__SOURCE DATA__.
_ _ _ _ _
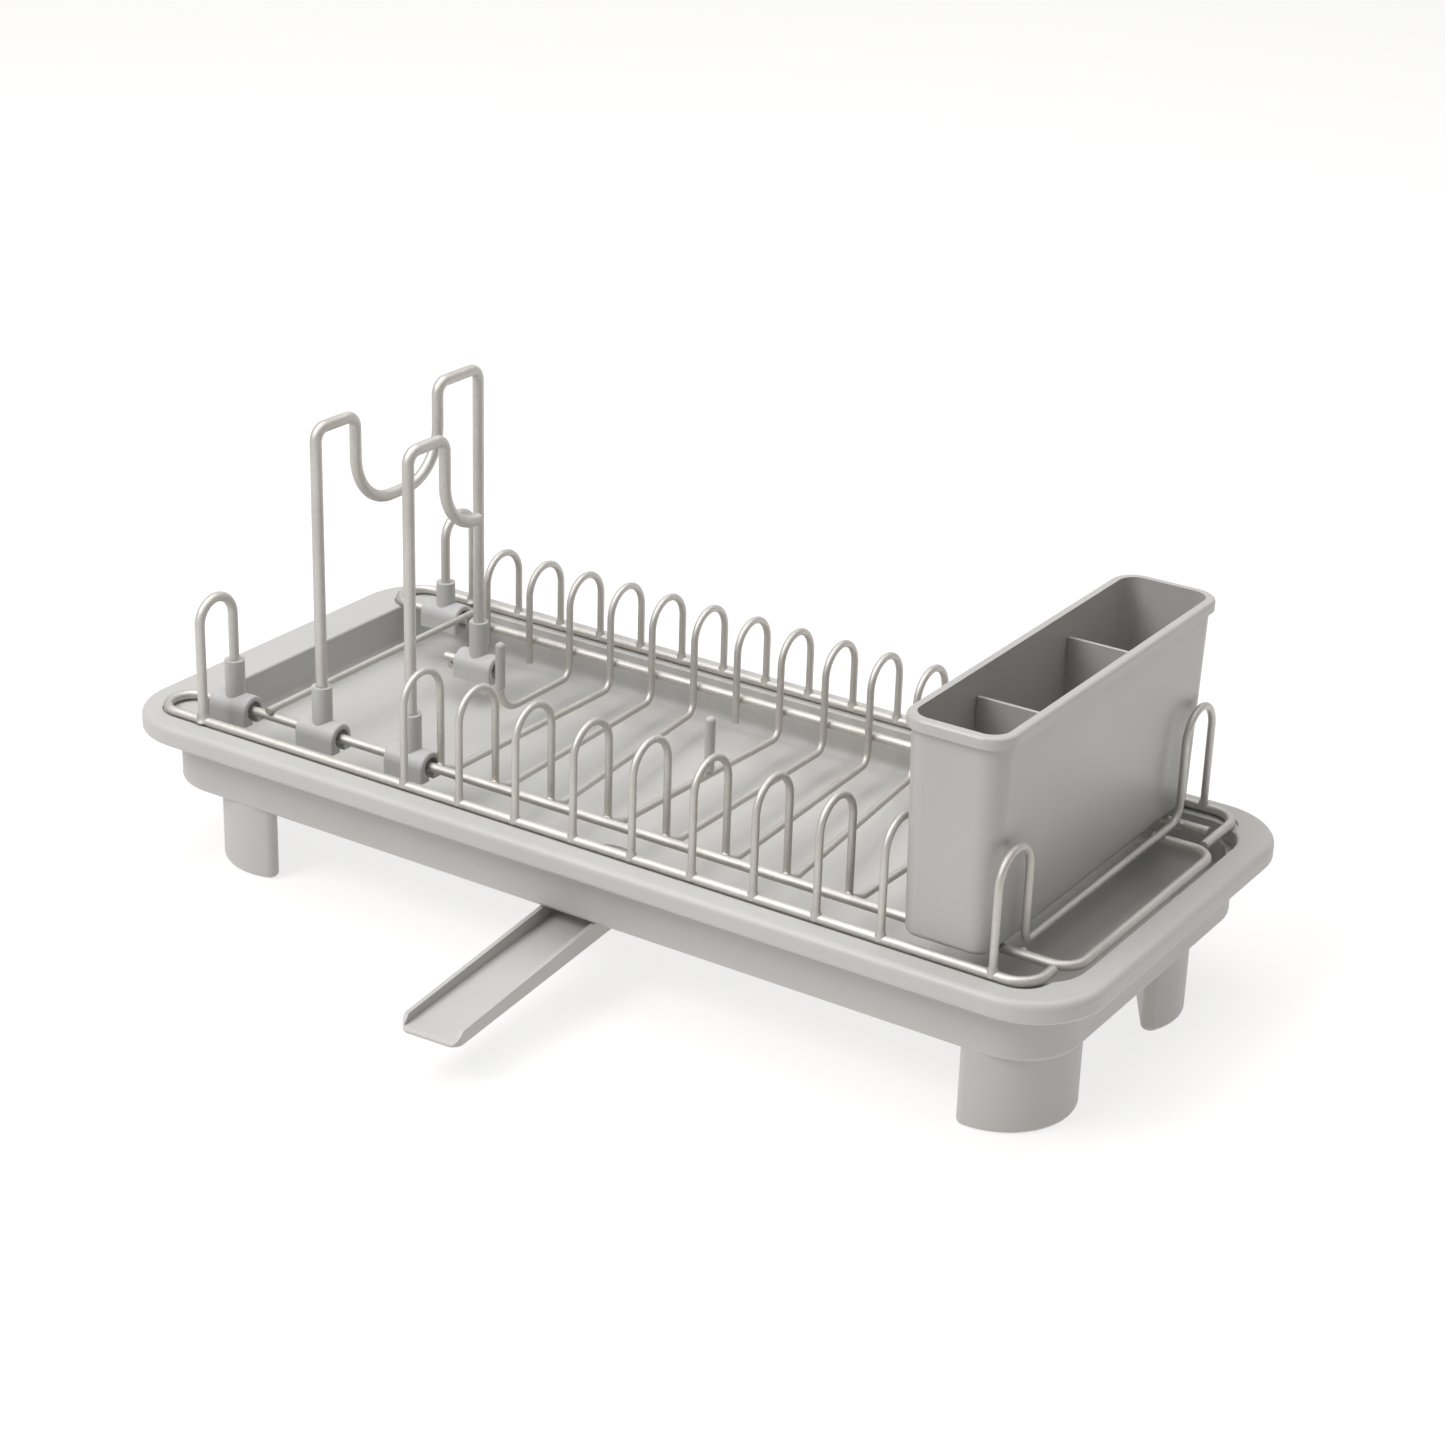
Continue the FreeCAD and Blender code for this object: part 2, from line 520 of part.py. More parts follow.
KNEE = 0.93
for back, front in PAIRS:
    from_x, to_x = back_x(back), front_x(front)
    wire("plate_wire_%d" % front, "plate_wire",
         back_leg(from_x, D.back_top)
         + [(from_x, LEG_IN, D.low_run),
            (from_x + (to_x - from_x) * KNEE, LEG_IN - 2 * LEG_IN * KNEE, D.knee_z),
            (to_x, -LEG_IN, D.rail_z - 1)] + front_leg(to_x, D.front_top),
         [HAIRPIN, HAIRPIN, 6, 12, 4, HAIRPIN, HAIRPIN])
for number in (2, 7, 12):
    wire("back_hairpin_%d" % number, "plate_wire",
         back_leg(back_x(number), D.back_top) + [(back_x(number), LEG_IN, D.hairpin_end)],
         [HAIRPIN, HAIRPIN])

# The first back hairpin runs forward under the short rod that carries the odd clip.
ROD_UNDER = D.clip_rod_z - RAIL - PLATE + D.bite
ROD_X = back_x(1) - 1.7
wire("rod_arm_wire", "plate_wire",
     back_leg(ROD_X, D.back_top)
     + [(ROD_X, LEG_IN, ROD_UNDER), (ROD_X, D.clip_rod_y - 1.5, ROD_UNDER)],
     [HAIRPIN, HAIRPIN, 5])
wire("clip_rod", "rail_wire",
     [(ROD_X - 3.5, D.clip_rod_y, D.clip_rod_z), (-138.5, D.clip_rod_y, D.clip_rod_z)], [])

# The third back hairpin runs forward and turns up into the first peg.
wire("peg_wire_left", "plate_wire",
     back_leg(back_x(3), D.back_top)
     + [(back_x(3), LEG_IN, D.low_run), (back_x(3), D.left_peg_y, D.low_run),
        (back_x(3), D.left_peg_y, D.left_peg_top - 3)],
     [HAIRPIN, HAIRPIN, 6, D.left_peg_bend])
wire("peg_wire_middle", "plate_wire",
     [(D.mid_peg_x, D.mid_peg_y, D.mid_peg_low), (D.mid_peg_x, D.mid_peg_y, D.mid_peg_top - 3)], [])

# Corner hoops, cup stand and cup hook: the ends that drop into a clip stop inside its sleeve.
POST_END = D.rail_z + D.post_end
for side, x, top, node in ((-1, D.hoop_front_x, D.hoop_front_top, "corner_hoop_front"),
                           (1, D.hoop_back_x, D.hoop_back_top, "corner_hoop_back")):
    wire(node, "hoop_wire",
         [(x, side * D.rail_outer, LEG_END), (x, side * D.rail_outer, top),
          (x, side * D.rail_inner, top), (x, side * D.rail_inner, POST_END)],
         [U_TURN - 0.05, U_TURN - 0.05])
wire("cup_stand", "stand_wire",
     [(D.stand_x, -D.rail_inner, POST_END), (D.stand_x, -D.rail_inner, D.stand_top),
      (D.stand_x, D.saddle_front, D.stand_top), (D.stand_x, D.saddle_front, D.saddle_low),
      (D.stand_x, D.saddle_back, D.saddle_low), (D.stand_x, D.saddle_back, D.stand_top),
      (D.stand_x, D.clip_rod_y, D.stand_top),
      (D.stand_x, D.clip_rod_y, D.clip_rod_z + D.post_end)],
     [6, 6, D.saddle_round, D.saddle_round, 6, 6])
wire("cup_hook", "stand_wire",
     [(D.hook_x, -D.rail_inner, POST_END), (D.hook_x, -D.rail_inner, D.stand_top),
      (D.hook_x, D.saddle_front - 1.5, D.stand_top), (D.hook_x, D.saddle_front - 1.5, D.saddle_low),
      (D.hook_x, D.hook_end + 1, D.saddle_low)],
     [6, 6, 22])


# ---------------------------------------------------------------- clips
def clip(node, x, y, rail_z, sleeve, bore):
    """Saddle that snaps over a rail from above, with an upright sleeve for a wire end."""
    body = new_body(node + "_body")
    bind(body, Placement__Base__x=x, Placement__Base__y="dims.tray_y + (%s)" % y,
         Placement__Base__z=rail_z)
    saddle = new_sketch(body, node + "_saddle", "0", role="YZ_Plane")
    half = D.clip_deep / 2
    low = -D.clip_skirt
    saddle.addGeometry(Part.ArcOfCircle(Part.Circle(Vector(0, 0, 0), Vector(0, 0, 1), half), 0, math.pi))
    saddle.addGeometry(Part.LineSegment(Vector(-half, 0, 0), Vector(-half, low, 0)))
    saddle.addGeometry(Part.LineSegment(Vector(-half, low, 0), Vector(half, low, 0)))
    saddle.addGeometry(Part.LineSegment(Vector(half, low, 0), Vector(half, 0, 0)))
    saddle.addConstraint(Sketcher.Constraint("Tangent", 0, 2, 1, 1))
    saddle.addConstraint(Sketcher.Constraint("Coincident", 1, 2, 2, 1))
    saddle.addConstraint(Sketcher.Constraint("Coincident", 2, 2, 3, 1))
    saddle.addConstraint(Sketcher.Constraint("Tangent", 3, 2, 0, 1))
    saddle.addConstraint(Sketcher.Constraint("Horizontal", 2))
    saddle.addConstraint(Sketcher.Constraint("Coincident", 0, 3, -1, 1))
    deep = saddle.addConstraint(Sketcher.Constraint("DistanceX", 2, 1, 2, 2, D.clip_deep))
    drop = saddle.addConstraint(Sketcher.Constraint("DistanceY", 2, 1, -1, 1, D.clip_skirt))
    saddle.setExpression("Constraints[%d]" % deep, "dims.clip_deep")
    saddle.setExpression("Constraints[%d]" % drop, "dims.clip_skirt")
    block = pad(body, saddle, node + "_block", "dims.clip_long")
    block.Midplane = True
    doc.recompute()
    ends = [n for n, e in enumerate(block.Shape.Edges, start=1)
            if abs(abs(e.BoundBox.XMin) - D.clip_long / 2) < 0.01 and e.BoundBox.XLength < 0.01
            and e.BoundBox.ZMax > low + 0.1]
    round_edges(body, block, ["Edge%d" % n for n in ends], node + "_ends", "1.2")
    disc(body, node + "_sleeve", "dims.sleeve_radius", "0", sleeve)
    rail_cut = new_sketch(body, node + "_rail_bore", "0", role="YZ_Plane")
    draw_circle(rail_cut, "dims.rail_wire_half + 0.05")
    bore_cut = pocket(body, rail_cut, node + "_rail_hole", "dims.clip_long + 2")
    bore_cut.Midplane = True
    for end, sign in (("right", ""), ("left", "-")):
        bell = new_sketch(body, "%s_bell_%s" % (node, end),
                          sign + "(dims.clip_long_half - dims.bell_deep)", role="YZ_Plane")
        draw_circle(bell, "dims.bell_radius")
        pocket(body, bell, "%s_bell_cut_%s" % (node, end), "10", reverse=not sign)
    box_pad(body, node + "_slot", "dims.clip_long + 2", "dims.clip_slot", "-20", "20", cut=True,
            reverse=True)
    disc(body, node + "_post_bore", bore, "dims.post_end - 0.4", "40", cut=True, reverse=True)
    return keep(body, node)


STAND_BORE = "dims.stand_wire_half + dims.fit_gap"
HOOP_BORE = "dims.hoop_wire_half + dims.fit_gap"
for node, x, y, z, sleeve, bore in (
        ("clip_corner_front", "hoop_front_x", "-dims.rail_inner", "rail_z", "sleeve_top", HOOP_BORE),
        ("clip_stand_front", "stand_x", "-dims.rail_inner", "rail_z", "sleeve_top", STAND_BORE),
        ("clip_hook", "hook_x", "-dims.rail_inner", "rail_z", "sleeve_top", STAND_BORE),
        ("clip_corner_back", "hoop_back_x", "dims.rail_inner", "rail_z", "sleeve_short", HOOP_BORE),
        ("clip_stand_back", "stand_x", "dims.clip_rod_y", "clip_rod_z", "sleeve_top", STAND_BORE)):
    clip(node, "dims." + x, y, "dims." + z, "dims." + sleeve, bore)


# ---------------------------------------------------------------- peg caps and caddy
def peg_cap(node, x, y, low, top):
    """Plastic sleeve with a domed end, pushed over a peg wire."""
    body = new_body(node + "_body")
    bind(body, Placement__Base__x=x, Placement__Base__y="dims.tray_y + " + y)
    disc(body, node + "_sleeve", "dims.peg_cap_half", low, "%s - %s" % (top, low))
    doc.recompute()
    sleeve = body.Tip
    round_edges(body, sleeve, edges_at(sleeve.Shape, amount(top)), node + "_dome", "2")
    disc(body, node + "_bore", "dims.plate_wire_half + 0.02", low + " - 1",
         "%s - %s - 1.95" % (top, low), cut=True, reverse=True)
    return keep(body, node)


LEFT_PEG_X = "dims.back_first + 2 * dims.back_pitch"
peg_cap("peg_cap_left", LEFT_PEG_X, "dims.left_peg_y", "dims.left_cap_low", "dims.left_peg_top")
peg_cap("peg_cap_middle", "dims.mid_peg_x", "dims.mid_peg_y", "dims.mid_cap_low", "dims.mid_peg_top")

caddy = new_body("caddy_body")
bind(caddy, Placement__Base__x="dims.caddy_x", Placement__Base__y="dims.tray_y + dims.caddy_off_y",
     Placement__Base__z="dims.caddy_low")
slab(caddy, "caddy_wall", "dims.caddy_half_x", "dims.caddy_half_y", "dims.caddy_corner", "0",
     "dims.caddy_high", taper="dims.caddy_taper")
doc.recompute()
walls = caddy.Tip
round_edges(caddy, walls, edges_at(walls.Shape, 0), "caddy_bottom", "3")
slab(caddy, "caddy_lip", "dims.caddy_half_x + dims.caddy_spread + dims.lip_out",
     "dims.caddy_half_y + dims.caddy_spread + dims.lip_out", "dims.caddy_corner + dims.lip_out + 2",
     "dims.caddy_high - dims.lip_high", "dims.lip_high")
doc.recompute()
lip = caddy.Tip
round_edges(caddy, lip, edges_at(lip.Shape, D.caddy_high, low=D.caddy_half_x + D.caddy_spread + 1),
            "lip_edge", "1.6")
doc.recompute()
slab(caddy, "caddy_hollow", "dims.caddy_half_x - dims.caddy_wall", "dims.caddy_half_y - dims.caddy_wall",
     "dims.caddy_corner - dims.caddy_wall", "dims.caddy_floor", "dims.caddy_high", cut=True,
     reverse=True, taper="dims.caddy_taper")
doc.recompute()
for name in ("divider_front", "divider_back"):
    box_pad(caddy, name + "_wall", "dims.caddy_half_x + dims.caddy_half_x - 1", "dims.divider_wide",
            "dims.caddy_floor - 0.5", "dims.divider_top - dims.caddy_low - dims.caddy_floor",
            at=("0", "dims.%s - dims.caddy_off_y" % name))
keep(caddy, "utensil_caddy")

# ---------------------------------------------------------------- checks and export
doc.recompute()
for obj in doc.Objects:
    if "Invalid" in obj.State or "Error" in obj.State:
        raise RuntimeError("%s is %s" % (obj.Name, obj.State))
for obj in FINAL:
    shape = obj.Shape
    if shape.isNull() or not shape.isValid() or not shape.Solids or shape.Volume <= 0:
        raise RuntimeError("%s has no sound solid" % obj.Label)
for obj in FINAL:
    obj.Shape.exportStep("parts/%s.step" % obj.Label)
    print("%-20s %10.1f mm3  solids %d" % (obj.Label, obj.Shape.Volume, len(obj.Shape.Solids)))
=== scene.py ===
import json
import math

import bmesh
import bpy
from mathutils import Matrix, Vector, noise


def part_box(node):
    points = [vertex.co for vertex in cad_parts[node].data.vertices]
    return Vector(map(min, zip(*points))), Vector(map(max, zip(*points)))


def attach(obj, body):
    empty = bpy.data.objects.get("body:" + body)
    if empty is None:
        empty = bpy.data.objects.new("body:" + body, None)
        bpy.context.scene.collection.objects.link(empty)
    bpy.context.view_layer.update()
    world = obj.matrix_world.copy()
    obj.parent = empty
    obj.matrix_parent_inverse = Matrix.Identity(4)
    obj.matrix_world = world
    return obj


# Looks of the dish drying rack: finishes for the moulded tray, spout, clips and caddy, satin wire
# with weld beads where the wires meet, a pale studio floor, soft light and the camera.

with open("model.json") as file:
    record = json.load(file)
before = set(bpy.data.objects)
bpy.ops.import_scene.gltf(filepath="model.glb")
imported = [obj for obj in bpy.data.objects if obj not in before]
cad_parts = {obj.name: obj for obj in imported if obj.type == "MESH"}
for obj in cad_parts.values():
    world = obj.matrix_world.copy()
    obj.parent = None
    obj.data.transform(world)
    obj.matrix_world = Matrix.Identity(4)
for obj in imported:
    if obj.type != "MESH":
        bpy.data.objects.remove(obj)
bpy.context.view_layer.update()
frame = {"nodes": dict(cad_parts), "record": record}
nodes = frame["nodes"]
scene = bpy.context.scene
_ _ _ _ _
__TASK PROMPT__.
Exactly those lines that run from the line with "checks and export" through the line with "imported = [obj" are to be reproduced; both end lines belong to the range.

__FINISHED TASK__.
# ---------------------------------------------------------------- checks and export
doc.recompute()
for obj in doc.Objects:
    if "Invalid" in obj.State or "Error" in obj.State:
        raise RuntimeError("%s is %s" % (obj.Name, obj.State))
for obj in FINAL:
    shape = obj.Shape
    if shape.isNull() or not shape.isValid() or not shape.Solids or shape.Volume <= 0:
        raise RuntimeError("%s has no sound solid" % obj.Label)
for obj in FINAL:
    obj.Shape.exportStep("parts/%s.step" % obj.Label)
    print("%-20s %10.1f mm3  solids %d" % (obj.Label, obj.Shape.Volume, len(obj.Shape.Solids)))
=== scene.py ===
import json
import math

import bmesh
import bpy
from mathutils import Matrix, Vector, noise


def part_box(node):
    points = [vertex.co for vertex in cad_parts[node].data.vertices]
    return Vector(map(min, zip(*points))), Vector(map(max, zip(*points)))


def attach(obj, body):
    empty = bpy.data.objects.get("body:" + body)
    if empty is None:
        empty = bpy.data.objects.new("body:" + body, None)
        bpy.context.scene.collection.objects.link(empty)
    bpy.context.view_layer.update()
    world = obj.matrix_world.copy()
    obj.parent = empty
    obj.matrix_parent_inverse = Matrix.Identity(4)
    obj.matrix_world = world
    return obj


# Looks of the dish drying rack: finishes for the moulded tray, spout, clips and caddy, satin wire
# with weld beads where the wires meet, a pale studio floor, soft light and the camera.

with open("model.json") as file:
    record = json.load(file)
before = set(bpy.data.objects)
bpy.ops.import_scene.gltf(filepath="model.glb")
imported = [obj for obj in bpy.data.objects if obj not in before]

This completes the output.